"Mr. President, we understand your reluctance," she said, her voice smooth and patient, as if explaining something simple to a child. "But consider what we're offering. Your daughter would be a queen. She would be honored, protected, and elevated to a position of power and influence. She would end a war. Her name would be remembered for generations as the bridge between our peoples."
"The Lycan King...." Aldridge started, but his voice broke.
He forced himself to continue.
"The Lycan King is a killer. I've read the reports. I've seen the photographs of what he leaves behind. The things he's done in this war....."
He stopped, looking at the Elders, at their impassive faces.
They were all killers now. Every person in this room had blood on their hands, had made decisions that sent people to their deaths. That was what war did. It turned everyone into monsters.
But this was different.
This was his daughter.
"This is my child we're discussing," he said, and his voice came out quieter now, almost pleading. "My little girl. I can't.... I won't....."
"And there are thousands of other children dying in this war," Elder Korvus spoke up.
His voice was quiet, but the words hit harder than if he'd shouted them.
"Children who will never grow to be twenty-three. Those who will never have lives, dreams, or futures. Who will die screaming in the dark because this war continues?"
He paused, letting the words sink in.
"Children whose fathers love them just as much as you love your daughter. But those fathers don't have the power to save them. You do."
The truth of it crashed over Aldridge.
He shook his head, violent and desperate.
"There has to be another way. We can, there must be someone else. Another candidate. A volunteer, perhaps. We could put out a call for volunteers, offer compensation...."
"No."
Elder Thorne's voice was final, absolute, allowing no argument.
"The marriage must carry weight. It must mean something to both sides. It must be a genuine sacrifice, a true offering of trust and commitment."
He leaned forward, his eyes boring into Aldridge's.
"Your daughter is the only acceptable choice. The President's daughter married the Lycan King, which sends a message that cannot be misinterpreted. It shows that you are willing to bind your bloodline to ours, to trust us with what you hold most precious."
His voice dropped lower.
"Anything less would be viewed as insincere. A political maneuver. Empty words. And we have had enough of empty words."
Aldridge looked desperately at his advisors, silently begging them for support, for alternatives, for anything at all.

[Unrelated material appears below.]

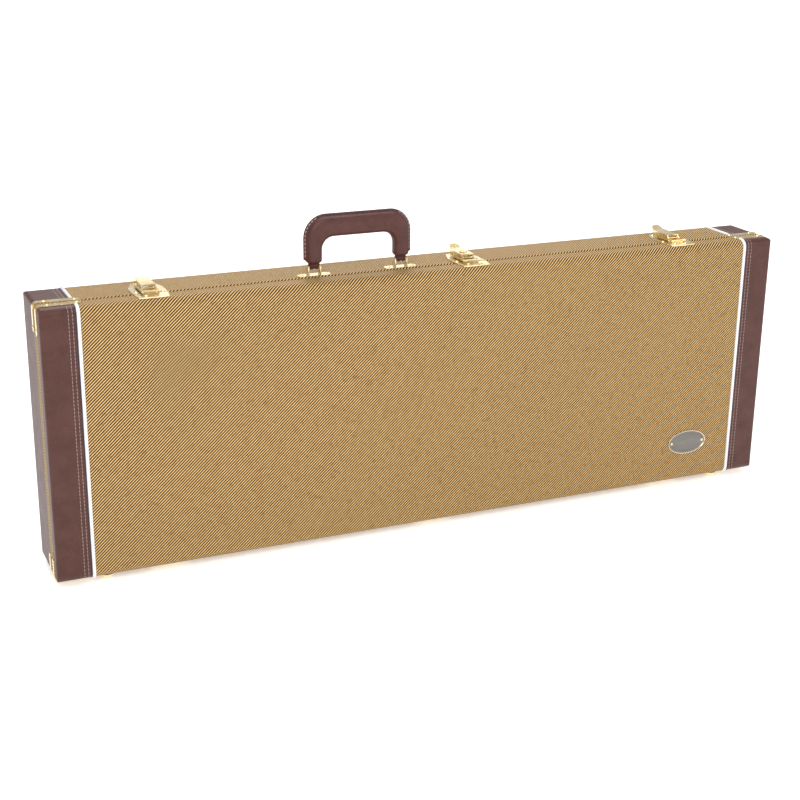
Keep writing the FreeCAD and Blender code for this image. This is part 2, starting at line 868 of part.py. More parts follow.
def shell_walls(core, y0, y1):
    top = block(-beyond, beyond, y0, y1, inner_high_z, beyond)
    spine = block(-beyond, beyond, y0, y1, -beyond, inner_low_z)
    left = block(-beyond, -inner_x, y0, y1, inner_low_z, inner_high_z)
    right = block(inner_x, beyond, y0, y1, inner_low_z, inner_high_z)
    return [core.common(region) for region in (top, spine, left, right)]


def shell_nodes(names, boards, tools):
    return {name: drilled(board, tools) for name, board in zip(names, boards)}


def half_nodes(prefix, side_y, shells, boards, board_names, nails, rivets, plain):
    outer, guard_shell = shells
    rim = seam_gap / 2
    side = body_side if side_y > 0 else lid_side
    feet_y = back_y - foot_inset if side_y > 0 else front_y + foot_inset
    holes = [shank(one) for one in nails + rivets] + [foot_hole(end, feet_y) for end in (-1, 1)]
    tweed, leather = skins(outer, side(rim), side(leather_seam_margin), holes)
    nodes = shell_nodes(board_names, boards, holes)
    nodes[prefix + "_tweed"] = tweed
    nodes[prefix + "_leather"] = leather
    nodes[prefix + "_piping"] = one_shape([piping(end, side_y) for end in (-1, 1)])
    nodes[prefix + "_guards"] = one_shape([drilled(guard_shell.common(guard_region(*corner)), holes)
                                           for corner in corners(side_y)])
    nodes[prefix + "_nails"] = one_shape([fastener_solid(one) for one in nails])
    nodes[prefix + "_rivets"] = one_shape([fastener_solid(one) for one in rivets])
    nodes[prefix + "_feet"] = one_shape([foot(end, feet_y) for end in (-1, 1)])
    for name, shapes in plain.items():
        nodes[name] = one_shape([drilled(shape, holes) for shape in shapes])
    return nodes


def body_nodes(shells, core):
    back = core.common(block(-beyond, beyond, back_board_y, beyond, -beyond, beyond))
    boards = [back] + shell_walls(core, body_rim_y, back_board_y)
    names = ["back_panel", "top_wall", "spine_wall", "left_wall", "right_wall"]
    nails = [nail for corner in corners(1) for nail in guard_nails(*corner)]
    rivets = hinge_rivets(1) + handle_rivets()
    for x in latch_positions:
        rivets += latch_base_rivets(x)
    plain = {"hinge_body_leaves": [hinge_leaf(x, 1) for x in hinge_positions],
             "handle_plates": [at_handle(handle_plate(side)) for side in (-1, 1)]}
    for name, x in zip(("left", "middle", "right"), latch_positions):
        plain["latch_base_" + name] = [at_latch(latch_base(), x)]
    return half_nodes("body", 1, shells, boards, names, nails, rivets, plain)


def lid_nodes(shells, core):
    front = core.common(block(-beyond, beyond, -beyond, front_board_y, -beyond, beyond))
    boards = [front] + shell_walls(core, front_board_y, lid_rim_y)
    names = ["front_panel", "lid_top_wall", "lid_spine_wall", "lid_left_wall", "lid_right_wall"]
    nails = [nail for corner in corners(-1) for nail in guard_nails(*corner)] + badge_nails()
    rivets = hinge_rivets(-1)
    for x in latch_positions:
        rivets += catch_rivets(x)
    plain = {"hinge_lid_leaves": [hinge_leaf(x, -1) for x in hinge_positions],
             "latch_catches": [at_latch(latch_catch(), x) for x in latch_positions],
             "badge_plate": [badge_plate()]}
    return half_nodes("lid", -1, shells, boards, names, nails, rivets, plain)


def lining_nodes():
    start = pad_start_y()
    floor = block(-inner_x, inner_x, floor_y, back_board_y, inner_low_z, inner_high_z)
    sides = [block(-inner_x, inner_x, start, floor_y, pad_high_z, inner_high_z),
             block(-inner_x, inner_x, start, floor_y, inner_low_z, pad_low_z)]
    end_pads = [block(-inner_x, pad_left_x, start, floor_y, pad_low_z, pad_high_z),
                block(pad_right_x, inner_x, start, floor_y, pad_low_z, pad_high_z)]
    lid_pad_y = front_board_y + lid_pad_thick
    neck = (neck_block_start, neck_block_start + neck_block_length, seam_y + neck_block_inset, floor_y,
            mid_z + neck_gap / 2, pad_high_z)
    return {
        "rim_tongue": rim_tongue(),
        "floor_pad": floor,
        "wall_pads": one_shape(sides),
        "end_pads": one_shape(end_pads),
        "waist_bolsters": one_shape([bolster(1), bolster(-1)]),
        "neck_block": soft_block(neck, pad_round),
        "neck_cradle": neck_cradle(),
        "lid_pad": block(-inner_x, inner_x, front_board_y, lid_pad_y, inner_low_z, inner_high_z),
        "lid_wall_lining": one_shape(ring_strips(0, lining_thick, lid_pad_y,
                                                 seam_y - tongue_reach - side_gap)),
        "compartment_walls": box_walls(),
        "compartment_pins": one_shape([box_pin(box_start, 1), box_pin(box_end, -1)]),
        "compartment_lid": box_lid(),
        "compartment_pull": pull_tab(),
    }


def latch_nodes():
    nodes = {"latch_pins": one_shape([at_latch(pivot_pin(), x) for x in latch_positions]),
             "lock_keeper": at_latch(keeper(), latch_positions[1])}
    for name, x in zip(("left", "middle", "right"), latch_positions):
        nodes["latch_lever_" + name] = at_latch(latch_lever(name == "middle"), x)
        nodes["latch_link_" + name] = at_latch(latch_link(), x)
    nodes["lock_housing"] = at_latch(lock_housing(), latch_positions[1])
    nodes["lock_plug"] = at_latch(lock_plug(), latch_positions[1])
    return nodes


def handle_nodes():
    return {"handle_pins": one_shape([at_handle(handle_pin(side)) for side in (-1, 1)]),
            "handle_grip": at_handle(handle_grip()),
            "handle_core": at_handle(handle_core())}


def all_nodes():
    outside = envelope(0)
    core = envelope(skin_thick)
    shells = (outside.cut(core), envelope(-guard_thick).cut(outside))
    nodes = body_nodes(shells, core)
    nodes.update(lid_nodes(shells, core))
    nodes.update(lining_nodes())
    nodes.update(latch_nodes())
    nodes.update(handle_nodes())
    nodes["hinge_pins"] = one_shape([hinge_pin(x) for x in hinge_positions])
    return nodes


os.makedirs("parts", exist_ok=True)
for node, shape in all_nodes().items():
    one_shape([shape]).exportStep("parts/" + node + ".step")
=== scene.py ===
import json
import math

import bpy
from mathutils import Euler, Matrix, Vector


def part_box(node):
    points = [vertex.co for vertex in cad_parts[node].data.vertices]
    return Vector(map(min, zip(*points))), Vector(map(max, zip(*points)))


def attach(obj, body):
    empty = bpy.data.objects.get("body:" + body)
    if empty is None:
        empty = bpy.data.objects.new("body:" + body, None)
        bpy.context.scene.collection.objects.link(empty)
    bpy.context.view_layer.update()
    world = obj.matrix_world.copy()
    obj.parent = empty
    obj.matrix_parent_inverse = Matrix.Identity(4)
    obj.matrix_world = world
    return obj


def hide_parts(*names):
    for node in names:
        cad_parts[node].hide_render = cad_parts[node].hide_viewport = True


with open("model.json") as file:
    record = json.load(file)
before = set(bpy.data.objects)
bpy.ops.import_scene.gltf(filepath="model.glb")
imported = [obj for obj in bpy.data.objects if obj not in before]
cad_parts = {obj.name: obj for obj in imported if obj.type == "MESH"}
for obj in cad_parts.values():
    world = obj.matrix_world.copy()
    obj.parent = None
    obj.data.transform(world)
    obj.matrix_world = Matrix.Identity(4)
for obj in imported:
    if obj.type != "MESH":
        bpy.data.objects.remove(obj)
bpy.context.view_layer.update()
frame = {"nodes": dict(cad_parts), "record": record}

nodes = frame["nodes"]
mm = 0.001


# Everything on the case is placed from these CAD boxes and sizes.

bodyTweedLow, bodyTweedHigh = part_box("body_tweed")
lidTweedLow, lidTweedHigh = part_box("lid_tweed")
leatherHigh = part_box("lid_leather")[1]
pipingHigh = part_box("lid_piping")[1]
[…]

General Hawthorne's face was carefully neutral, but he could see the conflict in her eyes. Her jaw was clenched tight, a muscle jumping beneath the skin. The military strategist in her was calculating costs and benefits, weighing fifty-three deaths per day against one life. The human being in her was recoiling in horror.
Chancellor Wei looked like he might be sick. His face had gone from pale to gray, and his hands were clasped so tightly together that his fingernails were leaving marks in his skin.
Ambassador Okoye met Aldridge's gaze and slowly, regretfully, shook her head.
No help was coming.
He was alone with this decision.
The Elders waited, patient and still, while his world crumbled around him.
"This is madness," Aldridge said, but his voice had lost its force, the words coming out flat and defeated.
He pressed his palms against the table, feeling the cool wood beneath his hands, needing something solid to anchor him.
"You're asking me to sacrifice my daughter."
Elder Ravenna tilted her head slightly, studying him the way a scientist might study an interesting specimen.
"We are asking you to make the same choice we ask of every parent in this war," she said, her voice carrying a note of what might have been sympathy, though it was hard to tell. "To put the survival of your people above your personal comfort."
She paused, letting the words settle.
"The Lycan King makes the same sacrifice. He sets aside the choice to mate within his own kind, to find a partner who understands his nature, who shares his blood. He agrees to take a human bride, a creature he has been taught to see as weak, as other, as enemy, for the sake of peace."
Her amber eyes never left his face.
"We all give up something in this bargain, Mr. President. You are not alone in your sacrifice."
"It's not the same," Aldridge said, but even to his own ears, the argument sounded weak, hollow.
How could it not be the same? How could he claim his daughter's sacrifice was greater when wolf children were dying too, when their parents grieved just as deeply?
But she was his daughter. That had to mean something.